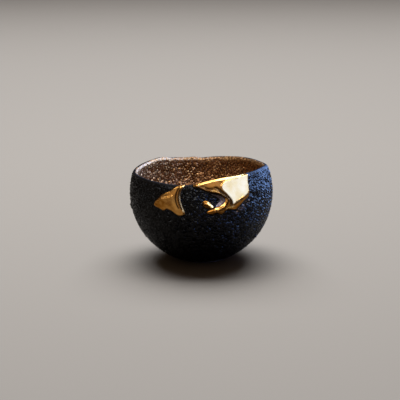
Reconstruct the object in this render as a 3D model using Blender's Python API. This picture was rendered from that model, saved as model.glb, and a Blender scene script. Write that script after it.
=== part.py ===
"""A gilded sake cup: one hollow stoneware bowl on a low foot ring, with a wavy lip.

The wall is a sphere, cut flat at the foot and open at the top. Two gilded plates stand out of its
front, with rolled edges that face a torn opening between them. All sizes are in metres, +Z is up,
the origin is on the ground in the middle of the foot, and the carved front faces -Y.
"""

import math

import bmesh
import bpy
import numpy as np

MM = 0.001

# The wall
BELLY_RADIUS = 36.0 * MM
BELLY_HEIGHT = 34.0 * MM
WALL = 2.6 * MM
LIP_RISE = 1.3 * MM
FLOOR_TOP = 4.8 * MM
FLOOR_LATITUDE = -90

# The foot ring
FOOT_RADIUS = 12.8 * MM
FOOT_RING = 3.0 * MM
FOOT_EDGE = 0.3 * MM
FOOT_HOLLOW = 1.6 * MM

# Height of the lip's crest, as (azimuth in degrees, height in millimetres).
# Azimuth 0 is the front, and it grows to the right.
LIP_CREST = (
    (-180, 44.4), (-175, 44.9), (-169, 44.7), (-152, 45.3), (-141, 46.1), (-128, 45.6), (-113, 45.1), (-85, 44.4),
    (-60, 44.7), (-30, 44.3), (-8, 44.7), (5, 46.5), (20, 47.8), (45, 48.4), (70, 48.7), (95, 47.4),
    (113, 46.8), (126, 46.8), (143, 46.4), (158, 45.6), (168, 45.1), (175, 44.6), (180, 44.4),
)  # fmt: skip

# The wall's slow unevenness, as (waves round the cup, phase in degrees, depth)
WALL_WAVES = ((2, 35, 0.16 * MM), (3, -60, 0.10 * MM), (5, 20, 0.05 * MM))
WAVES_START = -55
WAVES_FULL = -15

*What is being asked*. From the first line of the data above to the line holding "FOOT_HOLLOW = 1.6 * MM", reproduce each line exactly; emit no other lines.

*The response*.
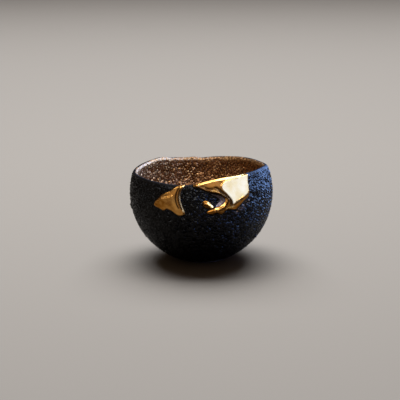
Reconstruct the object in this render as a 3D model using Blender's Python API. This picture was rendered from that model, saved as model.glb, and a Blender scene script. Write that script after it.
=== part.py ===
"""A gilded sake cup: one hollow stoneware bowl on a low foot ring, with a wavy lip.

The wall is a sphere, cut flat at the foot and open at the top. Two gilded plates stand out of its
front, with rolled edges that face a torn opening between them. All sizes are in metres, +Z is up,
the origin is on the ground in the middle of the foot, and the carved front faces -Y.
"""

import math

import bmesh
import bpy
import numpy as np

MM = 0.001

# The wall
BELLY_RADIUS = 36.0 * MM
BELLY_HEIGHT = 34.0 * MM
WALL = 2.6 * MM
LIP_RISE = 1.3 * MM
FLOOR_TOP = 4.8 * MM
FLOOR_LATITUDE = -90

# The foot ring
FOOT_RADIUS = 12.8 * MM
FOOT_RING = 3.0 * MM
FOOT_EDGE = 0.3 * MM
FOOT_HOLLOW = 1.6 * MM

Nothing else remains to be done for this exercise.